Why Singing the Psalms Is a Matter of Life and Death



March 9, 2021

Psalm 70

To the tune of “Lord Jesus, Think on Me” S.M. Sing it at seedbed.com/soundtrack

1 O God, deliver me;
O Lord, make haste—help me!
2 Let those ashamed and humbled be
who seek my life wrongly. 

May all who seek my end,
who in my hurt delight;
Be turned back in disgrace, O Lord;
dishonored in Your sight. 

3 May all who say to me,
“Aha, Aha!” in spite;
May they be turned back in their shame;
hear me, O God of might. 

4 But may all who seek You;
be glad, with joy abide;
May those who love salvation say,
“Let God be magnified!”

5 Still I’m afflicted, Lord;
make haste, O God, I pray;
You’re my deliverer and help;
O Lord, do not delay!


Over the years I have made many trips to the Abbey of Gethsemani for days of spiritual warfare. I always join the monks as they sing the Songs (Psalms). I learn from them what it looks like to put on the full armor of God. Every two weeks they systematically sing through all 150 Psalms, gathering seven times a day, seven days a week. Every single time, they begin their singing prayers with the opening lines of Song 70. I can hear their chant now as they sing these words: “O God, come to my assistance; O Lord, make haste to help me.”

Have you ever considered that the Psalms are Scripture’s strongest strategy of spiritual warfare? These songs train us for the unconventional warfare of the Holy Spirit. In singing them, we heed Paul’s exhortation to the Ephesians: “Finally, be strong in the Lord and in his mighty power. Put on the full armor of God, so that you can take your stand against the devil’s schemes” (Eph. 6:10–11).

The chief scheme of the devil is to convince us that our enemy is other people and lure us into an offensive attack.To be sure, our enemy does come in the form of other people. Because these enemies have become the unwitting and unknowing pawns of darkness, we must learn to pray, “Father, forgive them, for they know not what they do” (Luke 23:34 ESV). Paul reminds us: “For our struggle is not against flesh and blood, but against the rulers, against the authorities, against the powers of this dark world and against the spiritual forces of evil in the heavenly realms” (Eph. 6:12).

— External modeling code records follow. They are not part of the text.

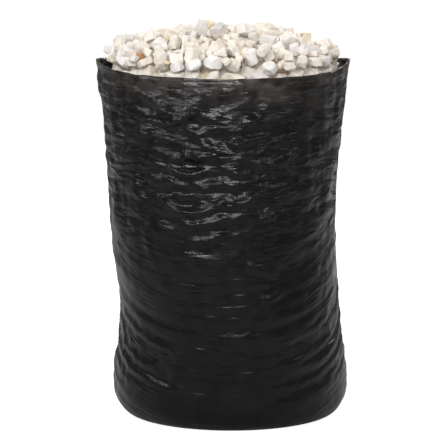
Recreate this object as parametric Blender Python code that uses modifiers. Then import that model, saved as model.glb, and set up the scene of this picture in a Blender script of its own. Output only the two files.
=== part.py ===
"""Packing peanut bag: an open black film sack, heaped with loose foam chunks.

The sack stands on its own flat bottom and is held open by what fills it.  The origin is
the middle of the bottom, +Z is up, -Y is the front and +X the right-hand side.
Lengths are in metres.
"""
import math
import random

import bmesh
import bpy
from mathutils import Matrix, Vector, noise
from mathutils.bvhtree import BVHTree

# The film sack: a lay-flat tube, welded across its bottom and open at the top
SACK_ROUND = 1.464
FILM_WALL = 0.0005
FLOOR_HALF_WIDTH = 0.206
BULGE_HALF_WIDTH = 0.2445
BULGE_HEIGHT = 0.066
WAIST_HALF_WIDTH = 0.226
WAIST_HEIGHT = 0.240
MOUTH_HALF_WIDTH = 0.258
FLARE_POWER = 1.6
RIM_HEIGHT = 0.738
RIM_WAVE = 0.004
CORNER_RISE = 0.012
CORNER_POWER = 12
LEAN = 0.018
LEAN_START = 0.140
LEAN_END = 0.460

# Swells, crumples and folds of the film
FOLD_FADE_HEIGHT = 0.045
SWELL_RISE = 0.0034
SWELL_LENGTH = 0.16
CRUMPLE_RISE = 0.0064
CRUMPLE_LENGTH = 0.060
CRUMPLE_CALM = 0.45
CRUMPLE_START = 0.45
CRUMPLE_GROWTH = 0.15
EAR_RISE = 0.004
EAR_HALF_WIDTH = 0.026
EAR_LENGTH = 0.080
FOLD_END = 0.15
FOLD_TAPER = 5.0
DRAG_FOLDS = 8
DRAG_RISE = 0.0084
DRAG_HALF_WIDTH = 0.017
DRAG_SAG = 0.018
DRAG_TOP = 0.400
DRAG_BOTTOM = 0.090
DRAG_FALL = 0.090
DRAG_REACH = 0.270
DRAG_OFFSET = 0.015
BACK_FOLDS = 9
BACK_FOLD_RISE = 0.0070
BACK_FOLD_HALF_WIDTH = 0.019
BACK_LOWEST = 0.400
BACK_STEP = 0.033
BACK_SPREAD = 0.170

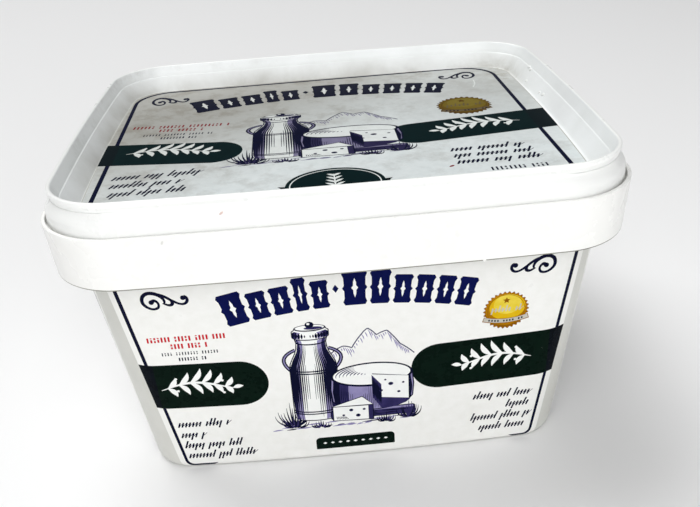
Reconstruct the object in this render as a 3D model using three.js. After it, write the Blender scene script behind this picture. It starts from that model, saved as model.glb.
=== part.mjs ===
// A closed rectangular food tub of white polypropylene with its push-on lid.
//
// Millimetres, +Z up. The origin is the centre of the foot, on the surface that the tub
// stands on. The front, with the long side, faces -Y, and the long side runs along X.
//
// Every level of the pack is one closed curve: a rectangle with round corners and sides
// that bow slightly outwards. The curve of the lid's crest is the master. Every other one
// is parallel to it, at an inset that is counted inwards, so a negative inset lies outside
// the crest. A piece is then a profile of insets and heights, carried once round.

import * as THREE from 'three';
import { mergeVertices } from 'three/addons/utils/BufferGeometryUtils.js';

// Driving dimensions of the master curve, the crest of the lid.
const CREST_HALF_LENGTH = 76.0;
const CREST_HALF_WIDTH = 64.6;
const CREST_CORNER_RADIUS = 17.1;
const SIDE_BOW = 1.6;

// Heights above the surface that the tub stands on.
const CREST_TOP = 95.2;
const PANEL_TOP = 87.1;
const COLLAR_TOP = 86.8;
const COLLAR_BOTTOM = 71.8;

// The tub's tapered walls.
const BASE_INSET = 12.6;
const BASE_CORNER_RADIUS = 11.3;
const WALL_INSET_AT_COLLAR = 4.6;
const WALL_CORNER_RADIUS_AT_COLLAR = 12.7;
const BASE_FILLET = 2.2;
const FOOT_WIDTH = 4.5;
const FOOT_HEIGHT = 1.0;

// The tub's collar, a skirt that hangs from a flange, and the rim inside the lid.
const COLLAR_INSET_TOP = -3.0;
const COLLAR_INSET_BOTTOM = -1.8;
const COLLAR_THICKNESS = 1.1;
const COLLAR_EDGE_ROUND = 0.35;
const FLANGE_THICKNESS = 1.3;
const SEAT_DEPTH = 1.95;
const SEAT_INSET = 0.3;
const RIM_TOP = 90.3;
const RIM_INSET_OUTSIDE = 0.5;
const RIM_INSET_INSIDE = 2.1;
const RIM_ROUND_OUTSIDE = 0.4;
const RIM_ROUND_INSIDE = 0.3;
const RIM_SHOULDER = 0.9;
const FILL_INSET = 4.6;

// The lid's thin wall.
const LID_THICKNESS = 1.1;
const CREST_WIDTH = 1.0;
const CREST_ROUND = 0.4;
const CREST_ROUND_RUN = 0.25;
const BEAD_INSET = 0.1;
const BEAD_DEPTH = 1.4;
const NECK_INSET = 0.55;
const NECK_HEIGHT = 92.9;
const SHOULDER_INSET = 0.2;
const SHOULDER_HEIGHT = 92.2;
const SKIRT_INSET_UPPER = -0.95;
const SKIRT_HEIGHT_UPPER = 90.2;
const SKIRT_INSET = -1.5;
const SKIRT_SWELL_HEIGHT = 87.6;
const SKIRT_FOOT_TUCK = 0.3;
const SKIRT_CORNER_EXTRA = 1.2;
const LEDGE_INSET = 2.7;
const LEDGE_HEIGHT = 91.8;
const LEDGE_WIDTH = 0.3;
const LEDGE_DROP = 0.1;
const PANEL_INSET = 6.4;
const PANEL_ROUND = 0.5;

// Room between the two pieces.
const CLEARANCE = 0.35;

// How finely the curve is cut up.
const CORNER_STEPS = 10;
const LONG_SIDE_STEPS = 8;
const SHORT_SIDE_STEPS = 6;
const STEPS_ROUND = 4 * CORNER_STEPS + 2 * LONG_SIDE_STEPS + 2 * SHORT_SIDE_STEPS;

const polypropylene = (name, color, roughness) =>
  new THREE.MeshStandardMaterial({ name, color, roughness, metalness: 0 });

// The parallel curve at one inset: STEPS_ROUND points, anticlockwise from the +X side.
function outline(inset, radius) {
  const length = CREST_HALF_LENGTH - inset - SIDE_BOW;
  const width = CREST_HALF_WIDTH - inset - SIDE_BOW;
  const quarter = Math.PI / 2;
  const points = [];
  const straight = (from, to, steps) => {
    for (let i = 1; i < steps; i++) points.push(from.clone().lerp(to, i / steps));
  };
  const corner = (signX, signY, startAngle) => {
    const centre = new THREE.Vector2(signX * (length - radius), signY * (width - radius));
    const arc = [];
    for (let i = 0; i <= CORNER_STEPS; i++) {
      const angle = startAngle + (quarter * i) / CORNER_STEPS;
      arc.push(new THREE.Vector2(Math.cos(angle), Math.sin(angle)).multiplyScalar(radius).add(centre));
    }
    return arc;
  };
  const corners = [
    corner(1, 1, 0),
    corner(-1, 1, quarter),
    corner(-1, -1, 2 * quarter),
    corner(1, -1, 3 * quarter),
  ];
  corners.forEach((arc, i) => {
    const next = corners[(i + 1) % 4];
    points.push(...arc);
    straight(arc[CORNER_STEPS], next[0], i % 2 === 0 ? LONG_SIDE_STEPS : SHORT_SIDE_STEPS);
  });
  return points.map(({ x, y }) => new THREE.Vector2(
    x + SIDE_BOW * (x / length) * (1 - (y / width) ** 2),
    y + SIDE_BOW * (y / width) * (1 - (x / length) ** 2),
  ));
}

// Parallel curves keep their centres of curvature, so the corner radius falls with the inset.
const parallelRadius = (inset) => CREST_CORNER_RADIUS - inset;

// A profile point: the inset, the height and, where it isn't the parallel one, the radius.
const at = (inset, height, radius = parallelRadius(inset)) => ({ inset, height, radius });

// A profile point on the axis, where every curve has shrunk to its centre.
const onAxis = (height) => ({ centre: true, height });

// Carries a closed profile once round the master curve.
function carryRound(profile) {
  const lathe = new THREE.LatheGeometry(
    profile.map(({ centre, height }) => new THREE.Vector2(centre ? 0 : 1, height)),
    STEPS_ROUND,
  );
  const curves = profile.map(({ centre, inset, radius }) => (centre ? null : outline(inset, radius)));
  const position = lathe.getAttribute('position');
  for (let v = 0; v < position.count; v++) {
    const row = v % profile.length;
    const step = Math.floor(v / profile.length) % STEPS_ROUND;
    const { x, y } = curves[row] ? curves[row][step] : { x: 0, y: 0 };
    position.setXYZ(v, x, y, profile[row].height);
  }
  lathe.deleteAttribute('normal');
  lathe.deleteAttribute('uv');
  const merged = mergeVertices(lathe, 1e-5);
  const corners = Array.from(merged.getIndex().array);
  const kept = [];
  for (let i = 0; i < corners.length; i += 3) {
    const [a, b, c] = corners.slice(i, i + 3);
    if (a !== b && b !== c && c !== a) kept.push(a, b, c);
  }
  merged.setIndex(kept);
  merged.computeVertexNormals();
  return merged;
}

function tub() {
  const seat = COLLAR_TOP - SEAT_DEPTH;
  const flangeUnderside = seat - FLANGE_THICKNESS;
  const wallSlope = (BASE_INSET - WALL_INSET_AT_COLLAR) / COLLAR_BOTTOM;
  const wallInset = (height) => BASE_INSET - wallSlope * height;
  const wallRadius = (height) =>
    BASE_CORNER_RADIUS + ((WALL_CORNER_RADIUS_AT_COLLAR - BASE_CORNER_RADIUS) * height) / COLLAR_BOTTOM;
  const wall = (height) => at(wallInset(height), height, wallRadius(height));
  const collarSlope = (COLLAR_INSET_BOTTOM - COLLAR_INSET_TOP) / (COLLAR_TOP - COLLAR_BOTTOM);
  const collarInset = (height) => COLLAR_INSET_TOP + collarSlope * (COLLAR_TOP - height);
  const outside = (height) => at(collarInset(height), height);
  const inside = (height) => at(collarInset(height) + COLLAR_THICKNESS, height);
  const footOuter = wallInset(0) + BASE_FILLET;
  const footInner = footOuter + FOOT_WIDTH;
  const footRadius = BASE_CORNER_RADIUS - BASE_FILLET;
  const filletSteps = 4;
  const filletPoints = Array.from({ length: filletSteps + 1 }, (_, i) => {
    const angle = (i * Math.PI) / (2 * filletSteps);
    const run = BASE_FILLET * (1 - Math.sin(angle));
    const rise = BASE_FILLET * (1 - Math.cos(angle));
    return at(wallInset(rise) + run, rise, wallRadius(rise) - run);
  });
  const fillTop = PANEL_TOP - LID_THICKNESS - CLEARANCE;
  return carryRound([
    onAxis(FOOT_HEIGHT),
    at(footInner + FOOT_HEIGHT, FOOT_HEIGHT, footRadius - FOOT_WIDTH + FOOT_HEIGHT),
    at(footInner, 0, footRadius - FOOT_WIDTH + 2 * FOOT_HEIGHT),
    ...filletPoints,
    wall(COLLAR_BOTTOM / 2),
    wall(COLLAR_BOTTOM),
    wall(flangeUnderside),
    inside(flangeUnderside),
    inside(COLLAR_BOTTOM),
    outside(COLLAR_BOTTOM),
    outside(COLLAR_TOP - COLLAR_EDGE_ROUND),
    at(collarInset(COLLAR_TOP) + COLLAR_EDGE_ROUND, COLLAR_TOP),
    at(collarInset(COLLAR_TOP) + COLLAR_THICKNESS, COLLAR_TOP),
    at(collarInset(COLLAR_TOP) + COLLAR_THICKNESS, seat),
    at(SEAT_INSET, seat),
    at(RIM_INSET_OUTSIDE, RIM_TOP - RIM_SHOULDER),
    at(RIM_INSET_OUTSIDE + RIM_ROUND_OUTSIDE, RIM_TOP),
    at(RIM_INSET_INSIDE - RIM_ROUND_INSIDE, RIM_TOP),
    at(RIM_INSET_INSIDE, RIM_TOP - RIM_SHOULDER),
    at(FILL_INSET, fillTop),
    onAxis(fillTop),
  ]);
}

function lid() {
  const skirtBottom = COLLAR_TOP - SEAT_DEPTH + CLEARANCE;
  const swell = (inset, height) => at(inset, height, parallelRadius(inset) + SKIRT_CORNER_EXTRA);
  const channelRoof = RIM_TOP + 2 * CLEARANCE;
  const panelUnderside = PANEL_TOP - LID_THICKNESS;
  const facetRun = PANEL_INSET - LEDGE_INSET - LEDGE_WIDTH;
  const facetDrop = LEDGE_HEIGHT - PANEL_TOP;
  const facetLength = Math.hypot(facetRun, facetDrop);
  const facetBack = (LID_THICKNESS * facetDrop) / facetLength;
  const facetBelow = (LID_THICKNESS * facetRun) / facetLength;
  const facetInsetAt = (height) =>
    PANEL_INSET - facetBack - (facetRun * (height + facetBelow - PANEL_TOP)) / facetDrop;
  return carryRound([
    onAxis(panelUnderside),
    at(facetInsetAt(panelUnderside), panelUnderside),
    at(facetInsetAt(channelRoof), channelRoof),
    at(NECK_INSET, channelRoof),
    at(SKIRT_INSET_UPPER + LID_THICKNESS, SKIRT_HEIGHT_UPPER),
    swell(SKIRT_INSET + LID_THICKNESS, SKIRT_SWELL_HEIGHT),
    swell(SKIRT_INSET + LID_THICKNESS, skirtBottom),
    swell(SKIRT_INSET + SKIRT_FOOT_TUCK, skirtBottom),
    swell(SKIRT_INSET, SKIRT_SWELL_HEIGHT),
    at(SKIRT_INSET_UPPER, SKIRT_HEIGHT_UPPER),
    at(SHOULDER_INSET, SHOULDER_HEIGHT),
    at(NECK_INSET, NECK_HEIGHT),
    at(BEAD_INSET, CREST_TOP - BEAD_DEPTH),
    at(0, CREST_TOP - CREST_ROUND),
    at(CREST_ROUND_RUN, CREST_TOP),
    at(CREST_WIDTH - CREST_ROUND_RUN, CREST_TOP),
    at(CREST_WIDTH, CREST_TOP - CREST_ROUND),
    at(LEDGE_INSET, LEDGE_HEIGHT),
    at(LEDGE_INSET + LEDGE_WIDTH, LEDGE_HEIGHT - LEDGE_DROP),
    at(PANEL_INSET - PANEL_ROUND / 2, PANEL_TOP + PANEL_ROUND),
    at(PANEL_INSET + PANEL_ROUND, PANEL_TOP),
    onAxis(PANEL_TOP),
  ]);
}

const pack = new THREE.Group();
const pieces = {
  tub: [tub(), polypropylene('tub_white', '#f1f1ee', 0.32)],
  lid: [lid(), polypropylene('lid_white', '#f0f2f3', 0.28)],
};
for (const [name, [geometry, material]] of Object.entries(pieces)) {
  const mesh = new THREE.Mesh(geometry, material);
  mesh.name = name;
  pack.add(mesh);
}

export default pack;
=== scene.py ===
# %% [markdown]
# # A closed cheese tub in white polypropylene
#
# The real pack is two thin mouldings. The tub tapers down to its foot and carries a hanging
# collar round its rim. The lid drops into that collar and holds a sunk panel, so that tubs
# can be stacked. The pictures are printed on a film that lies in the mould when the plastic
# is shot, so the print ends up level with the wall and shares its gloss.
#
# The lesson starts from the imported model. Its two solids stay where they are, and finer
# meshes of the same size take their place in the picture.

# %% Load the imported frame
import math
import random

import bpy
import numpy as np
from mathutils import Matrix, Vector
from mathutils.bvhtree import BVHTree
from mathutils.geometry import delaunay_2d_cdt


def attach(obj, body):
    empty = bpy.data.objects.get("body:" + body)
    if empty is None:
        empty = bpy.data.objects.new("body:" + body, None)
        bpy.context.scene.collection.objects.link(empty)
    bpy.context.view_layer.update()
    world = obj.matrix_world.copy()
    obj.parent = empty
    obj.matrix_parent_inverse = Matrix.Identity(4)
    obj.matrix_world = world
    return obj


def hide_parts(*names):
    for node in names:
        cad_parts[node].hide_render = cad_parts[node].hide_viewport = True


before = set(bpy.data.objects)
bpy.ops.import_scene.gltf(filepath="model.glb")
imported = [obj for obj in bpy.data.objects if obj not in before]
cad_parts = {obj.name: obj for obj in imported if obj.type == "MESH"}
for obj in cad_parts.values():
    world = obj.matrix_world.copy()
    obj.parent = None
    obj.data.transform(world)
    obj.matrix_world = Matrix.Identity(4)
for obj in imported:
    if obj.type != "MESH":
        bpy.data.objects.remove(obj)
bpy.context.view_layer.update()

MM = 0.001

# %% [markdown]
# ## The camera
#
# The photograph was taken by hand from close by, a little above the lid and with the phone
# tilted. Close range gives the strong taper of the body in the picture, so the distance
# matters as much as the angle. Azimuth, elevation, distance and tilt are kept as named
# values, and the lens follows from the focal length in pixels of a 700 pixel wide image.

# %% Camera
IMAGE_WIDTH_PX = 700
FOCAL_PX = 841.2
SENSOR_WIDTH = 36.0
CAMERA_AZIMUTH = math.radians(-2.18)
CAMERA_ELEVATION = math.radians(27.65)
CAMERA_TILT = math.radians(-3.92)
CAMERA_DISTANCE = 284.85 * MM
CAMERA_TARGET = Vector((3.67, 0.0, 42.63)) * MM


def direction(azimuth, elevation):
    """A unit vector outwards from the tub. Azimuth 0 is the front, and it grows to the right."""
    return Vector((math.sin(azimuth) * math.cos(elevation),
                   -math.cos(azimuth) * math.cos(elevation), math.sin(elevation)))


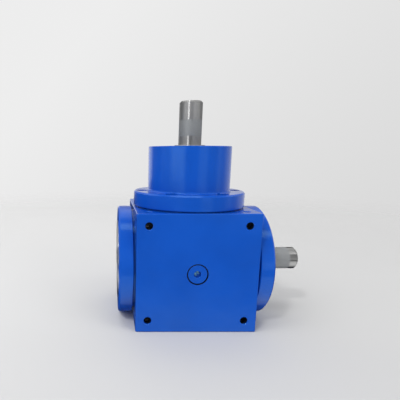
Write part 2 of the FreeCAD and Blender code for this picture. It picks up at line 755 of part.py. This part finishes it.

God is not looking for people to fight for him. Remember the word from Moses on the Egyptian shore of the Red Sea: “Do not be afraid. Stand firm and you will see the deliverance the Lord will bring you today. The Egyptians you see today you will never see again” (Ex. 14:13). The warfare of the Spirit teaches us to stand firm. (In Ephesians 6:10–14 we see this call to “stand” four times in the span of five verses.)

“Therefore put on the full armor of God, so that when the day of evil comes, you may be able to stand your ground, and after you have done everything, to stand” (Eph. 6:13).

And what is this armor? Truth. Righteousness. Peace. Faith. Salvation. The Word of the Lord. It is primarily in singing these songs of deliverance that we put on this invisible yet impenetrable armor.

Perhaps the most pressing lesson of these Songs comes from the words of the one who wrote so many of them. Facing an opponent twice his size, against all odds, David, without armor, shield, or sword, spoke to the giant Goliath, “The battle belongs to the Lord!” (See 1 Samuel 17.)

I repeat, spiritual warfare is not fighting with some kind of jihadist ethic against Satan. It is about standing firm in the full armor of God. Singing these songs makes us strong in the Lord and in his mighty power. Are you getting this?

There is an absolute urgency to singing these songs. It’s not a nice devotional exercise. It’s a matter of life and death.

Ask Yourself. Share with Another.

Have you considered the Songs as tactics of spiritual warfare? Will you?


I’m doing a live Daily Text Zoom session every Wednesday morning at 7:30am (CST). 30 minutes tops. I would love to see you there. Zoom link here. Be warned– I sing! ;0) Password if requested is 123456

For the Awakening,
J.D. Walt


Farmer. Poet. Theologian. Jurist. Publisher. Seedbed's Sower-in-Chief.


  1. Thanks for this. For the past couple of years I have been reading, praying, singing five Psalms per day which gets me through them each month. They are inexhaustible. God never runs out of things to bring out of the Psalms to help me grow and change. One of the things I do (not an original thought to me) is when reading and praying about human enemies, to think of them as puppets in the hands of the “spiritual forces of evil in the heavenly realms.” It helps me to take the fight where it belongs. I will be adding “Forgive them Father for they not no what they do.” Thank you very much. Read an enlightening article in an old edition of “The Herald of Gospel Liberty” Oct 25, 1917 by S.D. Gordon called “The Driving Power of Prayer.” Wonderful stuff. God less you and your ministry.